The following script is first of all visit the URL of the web page, collecting HTML nodes using the read_html function. To parse HTML nodes, we are using XPath rules that we have already created in the previous section. For this issue, we are using the html_nodes function, and we are defining our XPath rules ,which we already have, inside the function:

library(rvest)

#creating NULL variables

category<- NULL

count <- NULL

#links for page

urls<- “http://devveri.com/”

#reading main url

h <- read_html(urls)

#getting categories

c<- html_nodes(h, xpath = ‘/html/body/div[3]/div/div[2]/div[1]/ul/li/a/text()’)

#getting counts

cc<- html_nodes(h, xpath = ‘/html/body/div[3]/div/div[2]/div[1]/ul/li/text()’)

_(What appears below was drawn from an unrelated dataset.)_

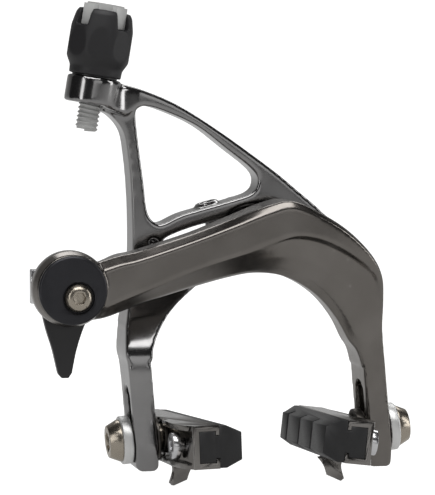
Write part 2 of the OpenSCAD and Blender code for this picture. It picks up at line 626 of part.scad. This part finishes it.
centre_bolt();
seat_washer();
pivot_bracket();
side_pivot_bolt();
rear_thrust_washer();
front_thrust_washer();
return_spring();
front_arm();
centre_bush();
retaining_ring();
rear_arm();
side_bush();
link_pin();
link_roller();
centring_screw();
spring_slider();
adjuster_grip();
adjuster_core();
adjuster_barrel();
detent_ring();
release_disc();
release_lever();
anchor_bolt();
clamp_washer();
anchor_nut();
shoe(-1);  // left_shoe
pad_rubber(-1);  // left_pad
keeper_screw(-1);  // left_keeper_screw
pad_bolt(-1);  // left_pad_bolt
outer_washer(-1);  // left_outer_washer
cup_washer(-1);  // left_cup_washer
ball_washer(-1);  // left_ball_washer
shoe(1);  // right_shoe
pad_rubber(1);  // right_pad
keeper_screw(1);  // right_keeper_screw
pad_bolt(1);  // right_pad_bolt
outer_washer(1);  // right_outer_washer
cup_washer(1);  // right_cup_washer
ball_washer(1);  // right_ball_washer
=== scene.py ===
# %% [markdown]
# Rim brake caliper
# This lesson dresses a finished mechanical model of a road bicycle's rim brake. The model arrives as a
# fixed frame: every part already has its size, its place and its joint. Blender's work is to give each
# part the surface of the real one: forged and polished arms, moulded rubber, turned titanium.

# %% Load the frame
import json
import math
import bmesh
import bpy
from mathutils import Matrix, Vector


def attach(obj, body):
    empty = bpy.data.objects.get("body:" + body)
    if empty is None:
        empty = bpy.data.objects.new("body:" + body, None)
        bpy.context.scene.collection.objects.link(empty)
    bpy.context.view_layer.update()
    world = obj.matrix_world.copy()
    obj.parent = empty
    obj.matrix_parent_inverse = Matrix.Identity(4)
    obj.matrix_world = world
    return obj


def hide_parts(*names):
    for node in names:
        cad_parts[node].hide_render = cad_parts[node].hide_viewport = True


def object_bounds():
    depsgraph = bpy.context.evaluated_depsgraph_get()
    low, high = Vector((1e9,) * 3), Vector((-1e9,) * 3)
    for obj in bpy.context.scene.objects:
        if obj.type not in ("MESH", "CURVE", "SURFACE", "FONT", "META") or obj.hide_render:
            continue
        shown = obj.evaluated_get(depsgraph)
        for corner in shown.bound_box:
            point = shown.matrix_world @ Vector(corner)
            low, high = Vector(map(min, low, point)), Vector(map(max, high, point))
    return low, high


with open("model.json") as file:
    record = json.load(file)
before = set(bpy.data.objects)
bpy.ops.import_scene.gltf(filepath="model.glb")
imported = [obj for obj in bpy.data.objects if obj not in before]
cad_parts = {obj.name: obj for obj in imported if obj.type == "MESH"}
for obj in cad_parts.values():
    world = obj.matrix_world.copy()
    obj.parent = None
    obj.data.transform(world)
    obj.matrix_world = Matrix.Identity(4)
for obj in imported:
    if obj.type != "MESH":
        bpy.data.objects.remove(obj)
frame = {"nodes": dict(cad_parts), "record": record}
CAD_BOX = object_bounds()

MM = 0.001
NODES = frame["nodes"]

# %% [markdown]
# The camera comes first, because it decides which surfaces matter. The caliper is seen from its front,
# turned a little so that its left side shows, and from slightly above. A long lens keeps the arms from
# looking stretched.

# %% Camera
VIEW_TURN = math.radians(13)
VIEW_RISE = math.radians(4.3)
VIEW_AIM = Vector((-10.2, -25.0, -4.0)) * MM
VIEW_DISTANCE = 650 * MM
VIEW_LENS = 205

back = Vector((-math.sin(VIEW_TURN) * math.cos(VIEW_RISE), -math.cos(VIEW_TURN) * math.cos(VIEW_RISE),
               math.sin(VIEW_RISE)))
camera_data = bpy.data.cameras.new("camera")
camera_data.lens = VIEW_LENS
camera_data.clip_start = 0.01
camera = bpy.data.objects.new("camera", camera_data)
camera.location = VIEW_AIM + back * VIEW_DISTANCE
camera.rotation_euler = back.to_track_quat("Z", "Y").to_euler()
bpy.context.scene.collection.objects.link(camera)
bpy.context.scene.camera = camera
print("camera at", [round(v, 3) for v in camera.location])

# %% [markdown]
# Polished metal shows the room more than itself. The room here is a pale sweep behind the caliper and
# a dim grey everywhere else, so that the metal has something dark to mirror, with five soft boxes:
# overhead, left, right, a broad dim one in front for the flat faces, and one behind that draws the rims.

# %% Sweep, soft boxes and room
def new_object(name, mesh):
    made = bpy.data.objects.new(name, mesh)
    bpy.context.scene.collection.objects.link(made)
    return made


def add_node(tree, kind, settings=None, links=None):
    """One node: settings go to its properties or inputs, links join other sockets to its inputs."""
    made = tree.nodes.new(kind)
    for key, value in (settings or {}).items():
        if isinstance(key, str) and hasattr(made, key):
            setattr(made, key, value)
        else:
            made.inputs[key].default_value = value
    for key, socket in (links or {}).items():
        tree.links.new(socket, made.inputs[key])
    return made


def linear(hex_colour):
    """Turn an sRGB hex colour into the linear values that shaders use, with a full alpha."""
    parts = [int(hex_colour[i:i + 2], 16) / 255 for i in (1, 3, 5)]
    return tuple(p / 12.92 if p <= 0.04045 else ((p + 0.055) / 1.055) ** 2.4 for p in parts) + (1.0,)


def plain_material(name, hex_colour, roughness):
    made = bpy.data.materials.new(name)
    made.use_nodes = True
    shader = made.node_tree.nodes["Principled BSDF"]
    shader.inputs["Base Color"].default_value = linear(hex_colour)
    shader.inputs["Roughness"].default_value = roughness
    return made


# glow of the paper as it is looked at, and as the polished metal mirrors its floor and its wall
PAPER_TO_EYE = 0.97
FLOOR_TO_METAL = 0.4
WALL_TO_METAL = 0.13
# the sweep's measures in metres, and the steps that round it from floor to wall
SWEEP_HALF = 1.6
SWEEP_FRONT = -1.5
SWEEP_BACK = 0.9
SWEEP_RADIUS = 0.35
SWEEP_HEIGHT = 1.6
SWEEP_STEPS = 12
FLOOR_DROP = 3 * MM
floor_z = CAD_BOX[0][2] - FLOOR_DROP
profile = [(SWEEP_FRONT, floor_z), (SWEEP_BACK - SWEEP_RADIUS, floor_z)]
for step in range(1, SWEEP_STEPS + 1):
    turn = step / SWEEP_STEPS * math.pi / 2
    profile.append((SWEEP_BACK - SWEEP_RADIUS + SWEEP_RADIUS * math.sin(turn),
                    floor_z + SWEEP_RADIUS * (1 - math.cos(turn))))
profile.append((SWEEP_BACK, floor_z + SWEEP_HEIGHT))
sweep_mesh = bpy.data.meshes.new("sweep")
sweep_mesh.from_pydata([(x, y, z) for y, z in profile for x in (-SWEEP_HALF, SWEEP_HALF)], [],
                       [(2 * i, 2 * i + 1, 2 * i + 3, 2 * i + 2) for i in range(len(profile) - 1)])
sweep = new_object("sweep", sweep_mesh)
for face in sweep_mesh.polygons:
    face.use_smooth = True
paper = plain_material("paper_sweep", "#8f8f8e", 0.9)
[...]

#saving results, converting XMLs to character

category<- as.matrix(as.character(c))

count<- as.matrix(as.character(cc))

  • We can use the framefunction to see categories and counts together.
  • You will get the following result on R, when you run the script on the first line as shown in the following code block:

>data.frame(category,count)

                category count

     1 Big Data (11)\n

     2 Cloud (3)\n

     3 docker (1)\n

     4 DoğalDilİşleme (2)\n

     5 ElasticSearch (4)\n

     6 Graph (1)\n

     7 Haberler (7)\n

     8 Hadoop (24)\n

     9 HBase (1)\n

     10 Kitap (1)\n

     11 Lucene / Solr (3)\n

     12 Nosql (12)\n

     13 Ölçeklenebilirlik (2)\n

     14 Polyglot (1)\n

     15 Sunum (1)\n

     16 VeriBilimi (2)\n

     17 VeriMadenciliği (4)\n

     18 YapayÖğrenme (3)\n